STJ. 5ª Turma. AgRg no HC 517.099/MS, Rel. Min. Joel Ilan
Paciornik, julgado em 06/08/2019.
O STJ, alinhando-se ao STF, tem entendido pela incidência do
princípio da insignificância aos crimes previstos na Lei nº 10.826/2003
(Estatuto do Desarmamento), afastando a tipicidade material da conduta quando
evidenciada flagrante desproporcionalidade da resposta penal.
A aplicação do princípio da insignificância deve, contudo, ficar
restrita a hipóteses excepcionais que demonstrem a inexpressividade da lesão,
de forma que a incidência do mencionado princípio não pode levar ao
esvaziamento do conteúdo jurídico do tipo penal em apreço - porte de arma,
incorrendo em proteção deficiente ao bem jurídico tutelado.
STJ. 6ª Turma. HC 473.334/RJ, Rel. Min. Nefi Cordeiro, julgado
em 21/05/2019.
Isso significa que a
apreensão apenas da munição tornou-se conduta atípica?
NÃO. Não significa isso.
A apreensão da munição
desacompanhada de arma de fogo é, em princípio, conduta típica, que preenche
não apenas a tipicidade formal, mas também a material, uma vez que o tipo penal
visa à proteção da incolumidade pública, não sendo suficiente a mera proteção à
incolumidade pessoal.
Assim, a posse de munição, mesmo
desacompanhada de arma apta a deflagrá-la, continua a preencher a tipicidade
penal, não podendo ser considerada atípica a conduta.

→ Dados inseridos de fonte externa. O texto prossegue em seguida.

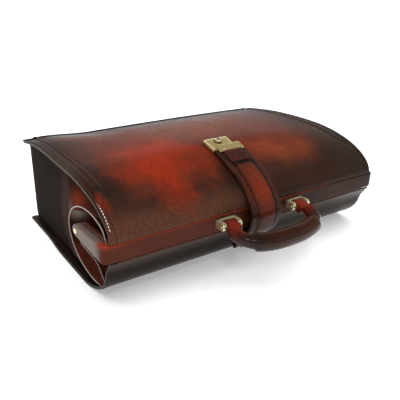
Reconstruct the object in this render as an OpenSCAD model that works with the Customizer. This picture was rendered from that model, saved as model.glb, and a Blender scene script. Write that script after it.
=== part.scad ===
// Leather frame briefcase, lying on its back panel with its mouth towards -Y.
// Millimetres. X runs along the width, Y from the mouth to the bottom, Z up from the back panel.
// The origin is on the resting face, on the centre line, rest_y behind the mouth.

/* [Case] */
// Width over the stitched edges
case_w = 444; // [400:1:500]
// Height from the mouth to the bottom
case_h = 296; // [260:1:340]
// Depth along the stitched front edge, at its highest
case_d = 140.5; // [132:0.5:156]
// Depth at the bottom
bottom_d = 126; // [110:1:132]
// Thickness of the leather of the panels
leather_t = 2.4; // [1.6:0.1:3]
// Width of the stitched edge that stands out past the side walls
edge_w = 9.5; // [7:0.5:12]
// How far the panels stand out past the bottom
bottom_lip = 2; // [1:0.5:4]
// Length of the curved shoulder of the front panel
shoulder_l = 130; // [110:1:150]
// Length of the curl of the back panel
curl_l = 60; // [50:1:70]
// Height of the curl of the back panel
curl_h = 44; // [38:1:48]
// Distance from the mouth to the end of the curl
curl_y = 75; // [72:1:90]

/* [Raised front] */
// Height of the ridge beside the front panel's edges
ridge_h = 1.6; // [0.8:0.1:2.4]
// Width of the flat strip outside the ridge
strip_w = 18; // [14:1:28]
// Extra height of the crown in the middle of the front panel
crown_h = 8; // [4:0.5:10]
// Share of the crown that is left at the bottom
crown_end = 0.3; // [0.1:0.1:0.8]
// Distance from the mouth at which the crown begins
crown_y = 40; // [30:1:46]
// Distance over which the crown rises
crown_l = 70; // [60:1:90]
// Thickness of the lining inside the front
lining_t = 1; // [0.6:0.1:1.6]

/* [Side walls] */
// Half length of the eye in each side wall
eye_l = 72; // [66:1:76]
// Half height of the eye
eye_h = 46; // [40:1:48]
// Distance of the eye's centre from the mouth
eye_y = 45; // [42:1:48]
// Height of the eye's centre
eye_z = 68; // [64:1:72]
// Depth of the fold inside the eye
fold_d = 12; // [8:1:20]
// Thickness of the fold's leather
fold_t = 2; // [1.2:0.1:2.6]

/* [Frame] */
// Height of the frame's middle line
frame_z = 77; // [74:0.5:80]
// Height of the outer band
band_h = 24; // [20:0.5:26]
// Thickness of the outer band
band_t = 10; // [8:0.5:11]
// How far the outer band stands out past the stitched edges at each end
band_over = 10.3; // [10:0.1:12]
// Corner radius of the outer band
band_r = 8; // [4:0.5:9]
// Distance from the mouth to the pivots
pivot_y = 78; // [74:1:82]
// Radius of the rounded arm ends
arm_r = 8.5; // [7:0.1:9]
// Height of the inner band
inner_h = 20; // [16:0.5:20]
// Thickness of the inner band
inner_t = 7; // [6:0.1:7.4]
// Thickness of the steel core of both bands
core_t = 3; // [2:0.1:3.4]
// Leather left round the core's edges
core_cover = 2.6; // [2:0.1:3]
// Gap between the two bands
band_gap = 1.1; // [1.1:0.1:1.5]
// Height of the piping strip under the outer band
piping_h = 3; // [2:0.1:4]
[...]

No entanto, a jurisprudência
passou a admitir a incidência do princípio da insignificância quando se tratar
de posse de pequena quantidade de munição, desacompanhada de armamento capaz de
deflagrá-la e desde que considerado todo o contexto fático a indicar a patente
ausência de lesividade jurídica ao bem tutelado. Nesse sentido:
Para que exista, de fato, a possibilidade de incidência do
princípio da insignificância, deve-se examinar o caso concreto, afastando-se o
critério meramente matemático, de forma que deve ser considerado todo o
contexto fático no qual houve a apreensão da munição, a indicar a patente
ausência de lesividade jurídica ao bem tutelado.
STJ. 5ª Turma. AgRg no REsp 1960029/SP, Rel. Min. Reynaldo
Soares da Fonseca, julgado em 05/10/2021.
Desse modo, a situação
terá que ser analisada no caso concreto.